• [Exercise details] Your task is to extract every line from the material below exactly.

• [Given data]
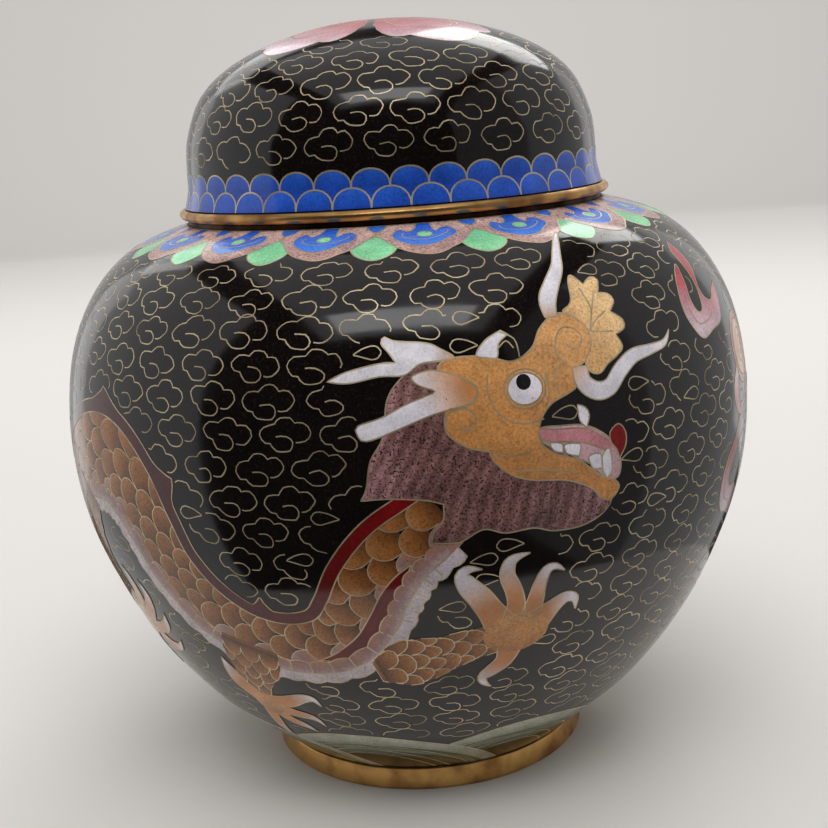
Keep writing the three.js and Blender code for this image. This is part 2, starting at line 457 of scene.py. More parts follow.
def turn(name, section, finish, body, solid=True, rounding=0.0):
    bm = bmesh.new()
    loop = [bm.verts.new((r * MM, 0, z * MM)) for r, z in section]
    edges = [bm.edges.new(pair) for pair in zip(loop, loop[1:])]
    if solid:
        edges.append(bm.edges.new((loop[-1], loop[0])))
    if rounding:
        bmesh.ops.bevel(bm, geom=loop + edges, offset=rounding * MM, offset_type="OFFSET",
                        affect="VERTICES", segments=4, profile=0.5, material=-1)
    bmesh.ops.spin(bm, geom=bm.verts[:] + bm.edges[:], axis=(0, 0, 1), cent=(0, 0, 0),
                   steps=AROUND, angle=TURN, use_merge=True)
    bmesh.ops.remove_doubles(bm, verts=bm.verts[:], dist=MERGE * MM)
    bmesh.ops.recalc_face_normals(bm, faces=bm.faces[:])
    for face in bm.faces:
        face.smooth = True
    piece = finish_piece(name + "_smooth", bm, finish, body, nodes=[name])
    piece.data.set_sharp_from_angle(angle=CORNER_ANGLE)
    return piece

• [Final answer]
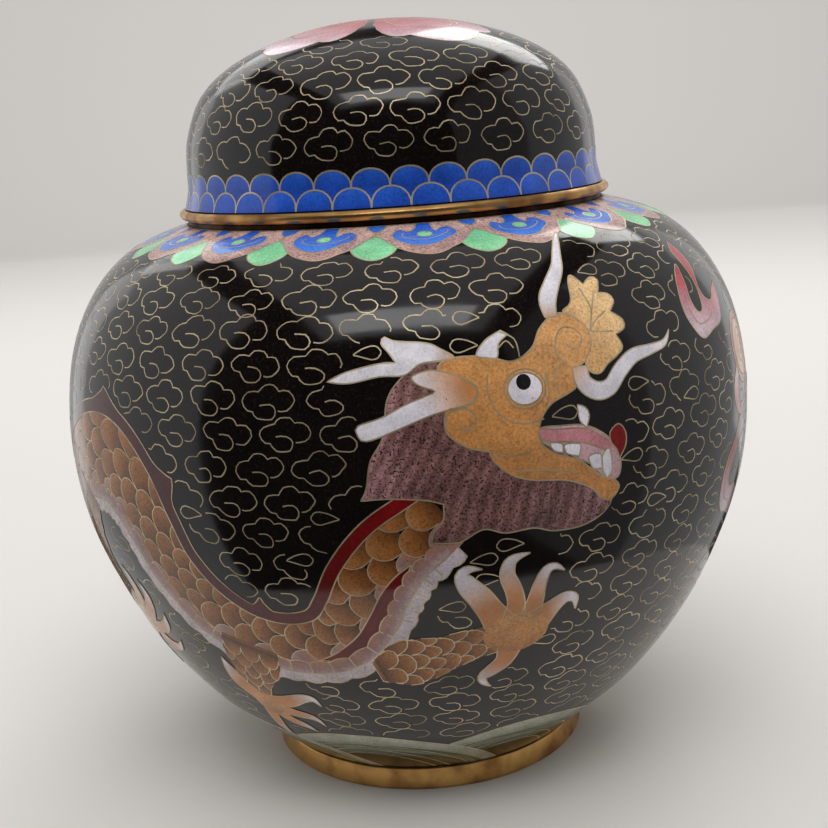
Keep writing the three.js and Blender code for this image. This is part 2, starting at line 457 of scene.py. More parts follow.
def turn(name, section, finish, body, solid=True, rounding=0.0):
    bm = bmesh.new()
    loop = [bm.verts.new((r * MM, 0, z * MM)) for r, z in section]
    edges = [bm.edges.new(pair) for pair in zip(loop, loop[1:])]
    if solid:
        edges.append(bm.edges.new((loop[-1], loop[0])))
    if rounding:
        bmesh.ops.bevel(bm, geom=loop + edges, offset=rounding * MM, offset_type="OFFSET",
                        affect="VERTICES", segments=4, profile=0.5, material=-1)
    bmesh.ops.spin(bm, geom=bm.verts[:] + bm.edges[:], axis=(0, 0, 1), cent=(0, 0, 0),
                   steps=AROUND, angle=TURN, use_merge=True)
    bmesh.ops.remove_doubles(bm, verts=bm.verts[:], dist=MERGE * MM)
    bmesh.ops.recalc_face_normals(bm, faces=bm.faces[:])
    for face in bm.faces:
        face.smooth = True
    piece = finish_piece(name + "_smooth", bm, finish, body, nodes=[name])
    piece.data.set_sharp_from_angle(angle=CORNER_ANGLE)
    return piece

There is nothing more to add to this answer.